Spostandosi lentamente verso sud est, seguendo l’antica rotta verso Dubrovnik, il successivo passo è Lastovo (Lagosta per gli italiani). Questa volta è un’isola grande, quarantasei chilometri quadrati, in posizione strategica, al centro di un arcipelago di quasi cinquanta terre emerse, tra scogli e isolotti, tutti disabitati. Fino al 1998 Lastovo era zona militare interdetta ai visitatori e ancora ne porta i segni, tra gli edifici diroccati della triste edilizia socialista e tracce di opere belliche.
All’interno si può camminare per giorni (ci sono ben duecento chilometri di sentieri) attraverso lembi di fitta foresta, alternati a terreni aridi da capre, fichi testardi e qualche coraggiosa coltivazione. La costa sud offre baie segrete dove ci si può isolare lontano da tutti. In agosto s’incontrano gli ultimi hippy d’Europa, che vivono di poco o nulla e dormono in amaca. A punta Struga si erge sul mare un altro dei maestosi fari austroungarici.
Sul sentiero incontro una famiglia di francesi che si è allontanata dal mondo per qualche settimana affittando le stanze dei guardiani. Poche comodità, nessuno svago se non una vecchia radio, e interminabili partite a scacchi. Ogni tanto vanno a fare la spesa nell’unico paese (quasi trenta chilometri, tra andare e tornare) e trasportano a piedi lassù i viveri, ma i tramonti sul mare che si vedono dal faro, dicono, a Lione se li sognano.
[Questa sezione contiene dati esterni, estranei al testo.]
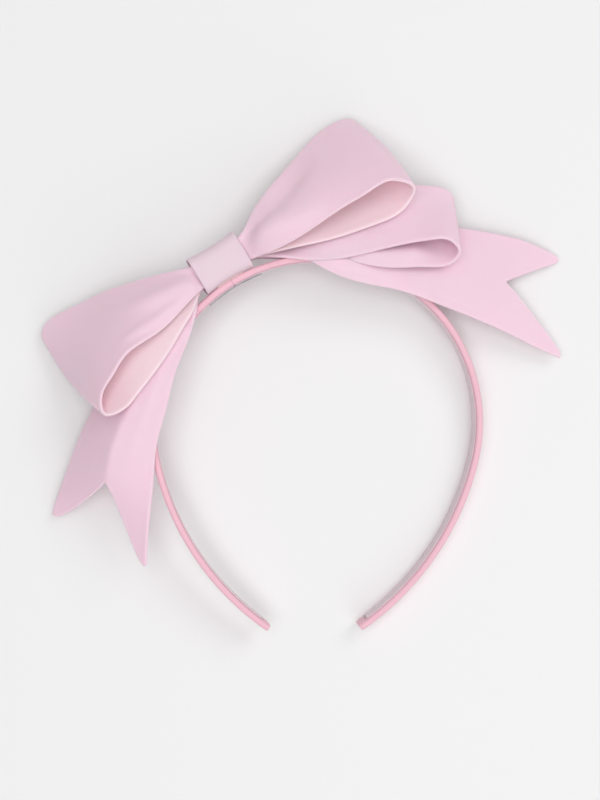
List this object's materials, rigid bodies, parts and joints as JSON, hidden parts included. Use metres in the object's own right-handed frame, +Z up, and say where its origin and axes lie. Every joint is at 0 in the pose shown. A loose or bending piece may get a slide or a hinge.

​Ultima notte del viaggio a Prežba, isoletta disabitata dell’arcipelago di Lastovo, un angolo di solitudine marina che ricorda i Caraibi. Nuotando con maschera e pinne vado a esplorare i tunnel inventati dall’esercito di Tito per nascondere le navi da guerra. Si dorme in spiaggia, tra relitti portati dal mare, come a Kakan, dove tutto è cominciato.